*EXERCISE OBJECTIVE*. From the listing that follows, extract every line and set it down unaltered.

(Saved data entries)

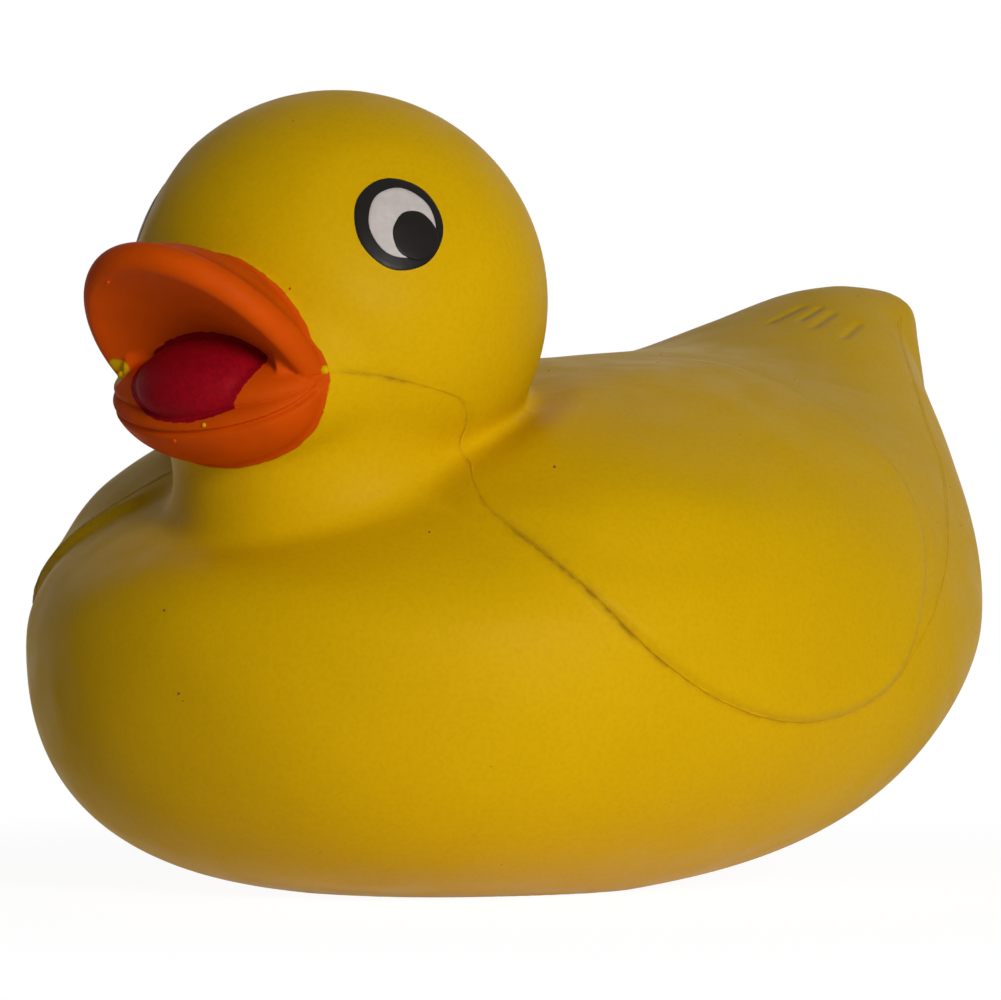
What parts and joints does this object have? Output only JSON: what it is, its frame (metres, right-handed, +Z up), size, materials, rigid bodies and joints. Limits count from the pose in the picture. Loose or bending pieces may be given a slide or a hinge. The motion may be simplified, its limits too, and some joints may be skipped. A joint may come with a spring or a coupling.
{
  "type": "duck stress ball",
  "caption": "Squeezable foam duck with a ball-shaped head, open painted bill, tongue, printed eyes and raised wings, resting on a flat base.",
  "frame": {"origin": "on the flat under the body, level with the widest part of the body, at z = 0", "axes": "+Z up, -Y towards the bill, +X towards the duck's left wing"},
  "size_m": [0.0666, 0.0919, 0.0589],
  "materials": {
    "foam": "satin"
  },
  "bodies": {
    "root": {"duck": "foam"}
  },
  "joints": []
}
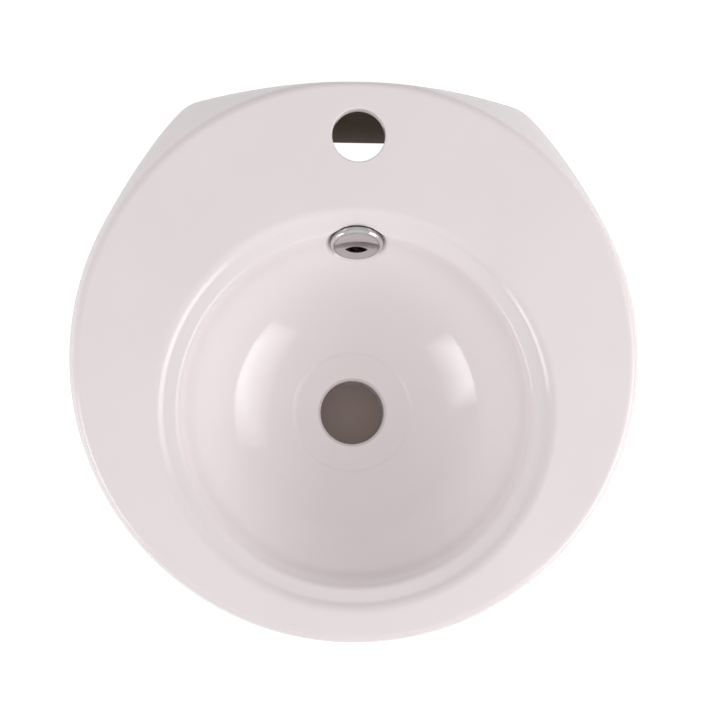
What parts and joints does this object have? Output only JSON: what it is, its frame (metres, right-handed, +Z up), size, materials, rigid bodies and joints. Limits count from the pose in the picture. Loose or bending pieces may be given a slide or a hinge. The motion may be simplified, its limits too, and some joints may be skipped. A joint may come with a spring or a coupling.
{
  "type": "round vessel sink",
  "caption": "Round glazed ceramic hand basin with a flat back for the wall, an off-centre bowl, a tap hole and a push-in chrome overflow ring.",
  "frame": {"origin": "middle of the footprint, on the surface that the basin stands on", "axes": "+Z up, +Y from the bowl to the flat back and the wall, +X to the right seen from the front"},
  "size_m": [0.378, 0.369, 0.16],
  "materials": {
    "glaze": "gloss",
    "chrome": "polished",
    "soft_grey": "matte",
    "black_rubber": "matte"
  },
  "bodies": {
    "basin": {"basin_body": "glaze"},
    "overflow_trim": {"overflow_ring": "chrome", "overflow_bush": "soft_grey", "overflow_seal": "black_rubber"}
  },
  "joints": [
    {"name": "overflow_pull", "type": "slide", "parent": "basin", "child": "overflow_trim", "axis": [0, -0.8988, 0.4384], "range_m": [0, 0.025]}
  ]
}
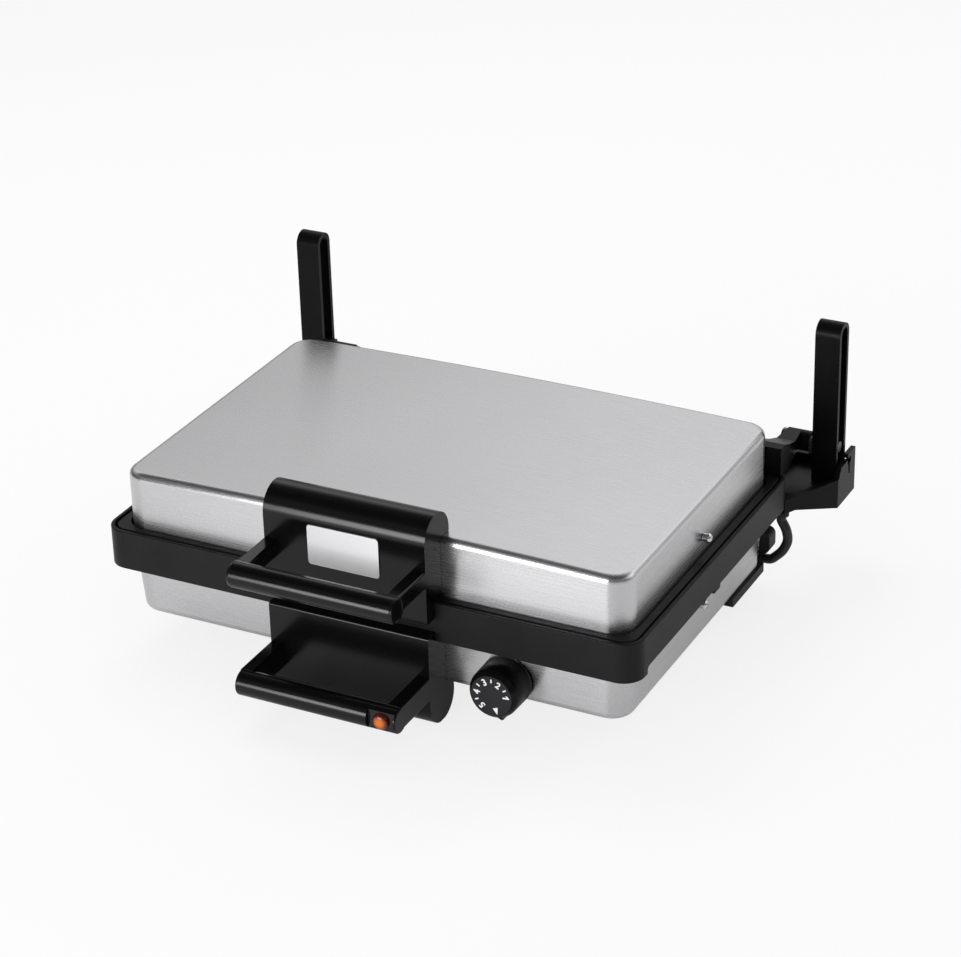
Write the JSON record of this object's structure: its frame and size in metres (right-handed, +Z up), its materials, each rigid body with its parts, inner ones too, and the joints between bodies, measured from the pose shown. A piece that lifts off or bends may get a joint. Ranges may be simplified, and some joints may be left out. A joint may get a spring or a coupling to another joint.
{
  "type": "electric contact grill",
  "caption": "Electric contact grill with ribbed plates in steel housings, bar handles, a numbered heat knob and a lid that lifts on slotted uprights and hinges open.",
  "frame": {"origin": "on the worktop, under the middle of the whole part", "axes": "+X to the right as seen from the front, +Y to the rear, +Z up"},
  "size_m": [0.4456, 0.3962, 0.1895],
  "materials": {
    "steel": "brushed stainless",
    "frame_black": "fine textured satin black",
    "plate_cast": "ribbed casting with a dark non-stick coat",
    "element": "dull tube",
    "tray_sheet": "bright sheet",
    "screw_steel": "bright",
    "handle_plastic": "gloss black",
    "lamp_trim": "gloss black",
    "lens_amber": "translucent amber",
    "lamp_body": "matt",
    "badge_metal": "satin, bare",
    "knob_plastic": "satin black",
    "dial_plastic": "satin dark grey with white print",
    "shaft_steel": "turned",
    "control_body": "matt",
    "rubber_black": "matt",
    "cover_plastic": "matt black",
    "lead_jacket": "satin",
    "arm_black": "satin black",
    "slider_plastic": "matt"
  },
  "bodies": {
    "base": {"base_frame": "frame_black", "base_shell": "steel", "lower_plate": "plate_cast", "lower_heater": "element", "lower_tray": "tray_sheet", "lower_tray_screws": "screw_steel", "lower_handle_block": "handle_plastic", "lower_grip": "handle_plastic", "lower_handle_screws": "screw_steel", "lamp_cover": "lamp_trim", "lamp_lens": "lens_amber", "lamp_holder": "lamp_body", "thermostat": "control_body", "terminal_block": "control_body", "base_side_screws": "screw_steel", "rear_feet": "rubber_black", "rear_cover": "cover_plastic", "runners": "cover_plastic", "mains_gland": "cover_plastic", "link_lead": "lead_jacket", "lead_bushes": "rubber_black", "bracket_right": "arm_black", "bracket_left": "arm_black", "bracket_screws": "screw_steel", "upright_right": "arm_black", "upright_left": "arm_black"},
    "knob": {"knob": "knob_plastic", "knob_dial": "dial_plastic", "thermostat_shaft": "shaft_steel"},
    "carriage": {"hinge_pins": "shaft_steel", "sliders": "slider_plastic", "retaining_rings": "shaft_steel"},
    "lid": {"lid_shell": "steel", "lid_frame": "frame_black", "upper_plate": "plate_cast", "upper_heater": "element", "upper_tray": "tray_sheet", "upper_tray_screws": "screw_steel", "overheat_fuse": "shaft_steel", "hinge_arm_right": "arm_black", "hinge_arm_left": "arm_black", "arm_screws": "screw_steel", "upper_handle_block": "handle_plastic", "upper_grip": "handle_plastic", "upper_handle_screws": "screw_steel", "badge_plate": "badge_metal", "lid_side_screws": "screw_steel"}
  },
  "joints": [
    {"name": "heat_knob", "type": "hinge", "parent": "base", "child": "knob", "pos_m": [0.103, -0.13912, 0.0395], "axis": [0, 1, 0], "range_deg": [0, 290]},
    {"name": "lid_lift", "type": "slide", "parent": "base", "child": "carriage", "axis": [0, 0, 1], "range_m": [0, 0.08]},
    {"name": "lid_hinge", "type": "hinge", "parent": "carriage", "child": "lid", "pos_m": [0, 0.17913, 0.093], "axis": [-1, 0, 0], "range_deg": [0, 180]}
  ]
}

*RIGHT ANSWER*.
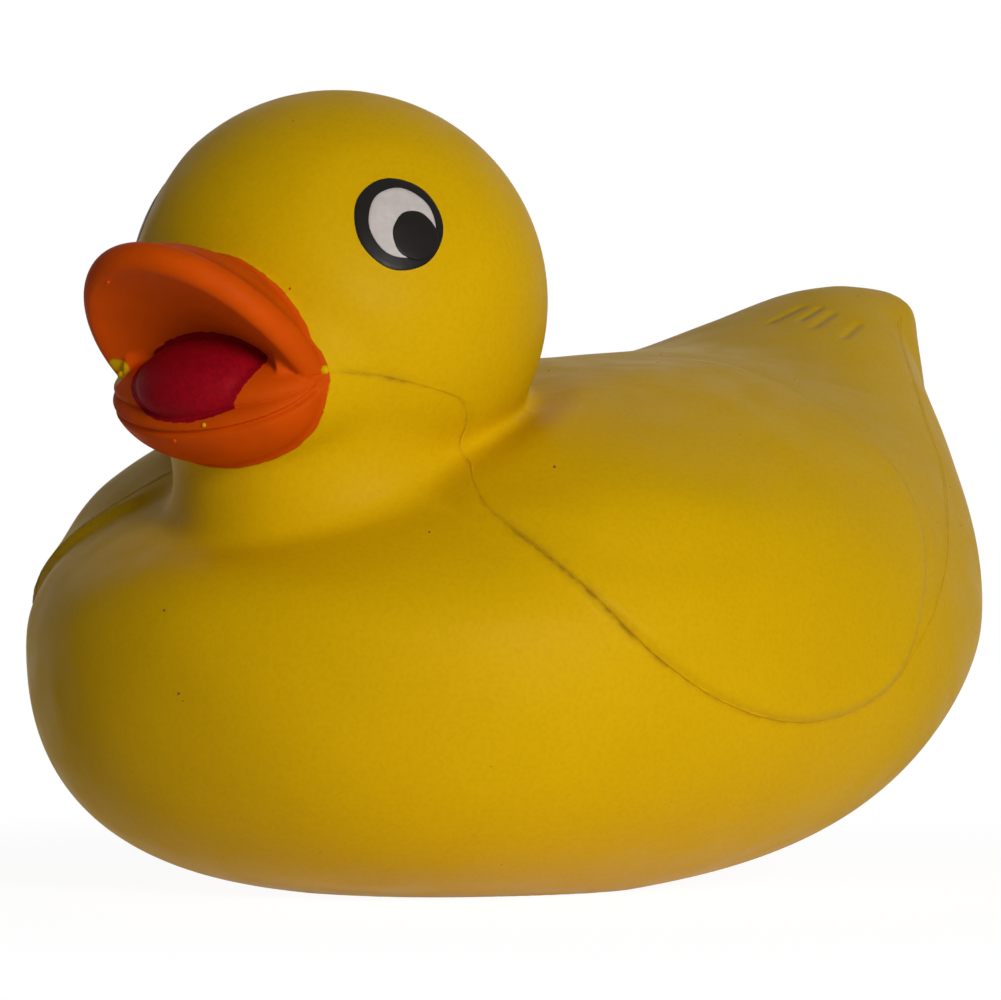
What parts and joints does this object have? Output only JSON: what it is, its frame (metres, right-handed, +Z up), size, materials, rigid bodies and joints. Limits count from the pose in the picture. Loose or bending pieces may be given a slide or a hinge. The motion may be simplified, its limits too, and some joints may be skipped. A joint may come with a spring or a coupling.
{
  "type": "duck stress ball",
  "caption": "Squeezable foam duck with a ball-shaped head, open painted bill, tongue, printed eyes and raised wings, resting on a flat base.",
  "frame": {"origin": "on the flat under the body, level with the widest part of the body, at z = 0", "axes": "+Z up, -Y towards the bill, +X towards the duck's left wing"},
  "size_m": [0.0666, 0.0919, 0.0589],
  "materials": {
    "foam": "satin"
  },
  "bodies": {
    "root": {"duck": "foam"}
  },
  "joints": []
}
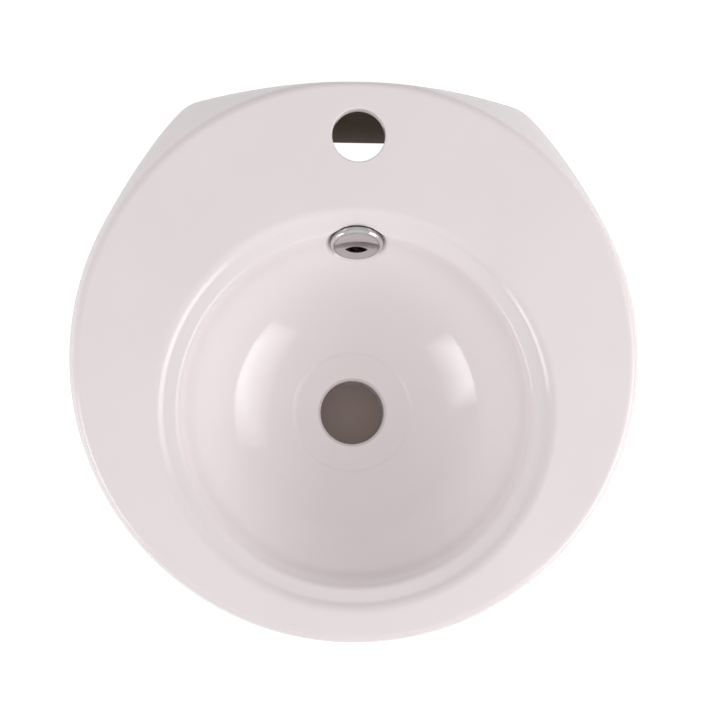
What parts and joints does this object have? Output only JSON: what it is, its frame (metres, right-handed, +Z up), size, materials, rigid bodies and joints. Limits count from the pose in the picture. Loose or bending pieces may be given a slide or a hinge. The motion may be simplified, its limits too, and some joints may be skipped. A joint may come with a spring or a coupling.
{
  "type": "round vessel sink",
  "caption": "Round glazed ceramic hand basin with a flat back for the wall, an off-centre bowl, a tap hole and a push-in chrome overflow ring.",
  "frame": {"origin": "middle of the footprint, on the surface that the basin stands on", "axes": "+Z up, +Y from the bowl to the flat back and the wall, +X to the right seen from the front"},
  "size_m": [0.378, 0.369, 0.16],
  "materials": {
    "glaze": "gloss",
    "chrome": "polished",
    "soft_grey": "matte",
    "black_rubber": "matte"
  },
  "bodies": {
    "basin": {"basin_body": "glaze"},
    "overflow_trim": {"overflow_ring": "chrome", "overflow_bush": "soft_grey", "overflow_seal": "black_rubber"}
  },
  "joints": [
    {"name": "overflow_pull", "type": "slide", "parent": "basin", "child": "overflow_trim", "axis": [0, -0.8988, 0.4384], "range_m": [0, 0.025]}
  ]
}
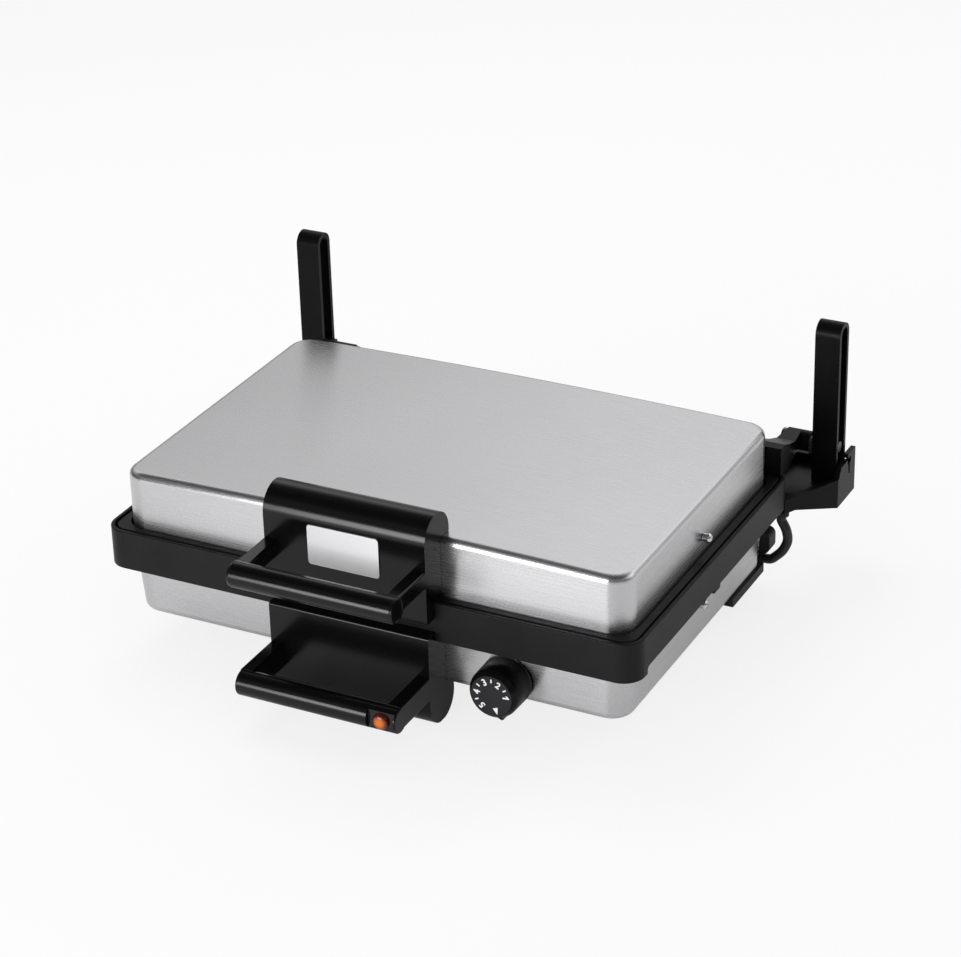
Write the JSON record of this object's structure: its frame and size in metres (right-handed, +Z up), its materials, each rigid body with its parts, inner ones too, and the joints between bodies, measured from the pose shown. A piece that lifts off or bends may get a joint. Ranges may be simplified, and some joints may be left out. A joint may get a spring or a coupling to another joint.
{
  "type": "electric contact grill",
  "caption": "Electric contact grill with ribbed plates in steel housings, bar handles, a numbered heat knob and a lid that lifts on slotted uprights and hinges open.",
  "frame": {"origin": "on the worktop, under the middle of the whole part", "axes": "+X to the right as seen from the front, +Y to the rear, +Z up"},
  "size_m": [0.4456, 0.3962, 0.1895],
  "materials": {
    "steel": "brushed stainless",
    "frame_black": "fine textured satin black",
    "plate_cast": "ribbed casting with a dark non-stick coat",
    "element": "dull tube",
    "tray_sheet": "bright sheet",
    "screw_steel": "bright",
    "handle_plastic": "gloss black",
    "lamp_trim": "gloss black",
    "lens_amber": "translucent amber",
    "lamp_body": "matt",
    "badge_metal": "satin, bare",
    "knob_plastic": "satin black",
    "dial_plastic": "satin dark grey with white print",
    "shaft_steel": "turned",
    "control_body": "matt",
    "rubber_black": "matt",
    "cover_plastic": "matt black",
    "lead_jacket": "satin",
    "arm_black": "satin black",
    "slider_plastic": "matt"
  },
  "bodies": {
    "base": {"base_frame": "frame_black", "base_shell": "steel", "lower_plate": "plate_cast", "lower_heater": "element", "lower_tray": "tray_sheet", "lower_tray_screws": "screw_steel", "lower_handle_block": "handle_plastic", "lower_grip": "handle_plastic", "lower_handle_screws": "screw_steel", "lamp_cover": "lamp_trim", "lamp_lens": "lens_amber", "lamp_holder": "lamp_body", "thermostat": "control_body", "terminal_block": "control_body", "base_side_screws": "screw_steel", "rear_feet": "rubber_black", "rear_cover": "cover_plastic", "runners": "cover_plastic", "mains_gland": "cover_plastic", "link_lead": "lead_jacket", "lead_bushes": "rubber_black", "bracket_right": "arm_black", "bracket_left": "arm_black", "bracket_screws": "screw_steel", "upright_right": "arm_black", "upright_left": "arm_black"},
    "knob": {"knob": "knob_plastic", "knob_dial": "dial_plastic", "thermostat_shaft": "shaft_steel"},
    "carriage": {"hinge_pins": "shaft_steel", "sliders": "slider_plastic", "retaining_rings": "shaft_steel"},
    "lid": {"lid_shell": "steel", "lid_frame": "frame_black", "upper_plate": "plate_cast", "upper_heater": "element", "upper_tray": "tray_sheet", "upper_tray_screws": "screw_steel", "overheat_fuse": "shaft_steel", "hinge_arm_right": "arm_black", "hinge_arm_left": "arm_black", "arm_screws": "screw_steel", "upper_handle_block": "handle_plastic", "upper_grip": "handle_plastic", "upper_handle_screws": "screw_steel", "badge_plate": "badge_metal", "lid_side_screws": "screw_steel"}
  },
  "joints": [
    {"name": "heat_knob", "type": "hinge", "parent": "base", "child": "knob", "pos_m": [0.103, -0.13912, 0.0395], "axis": [0, 1, 0], "range_deg": [0, 290]},
    {"name": "lid_lift", "type": "slide", "parent": "base", "child": "carriage", "axis": [0, 0, 1], "range_m": [0, 0.08]},
    {"name": "lid_hinge", "type": "hinge", "parent": "carriage", "child": "lid", "pos_m": [0, 0.17913, 0.093], "axis": [-1, 0, 0], "range_deg": [0, 180]}
  ]
}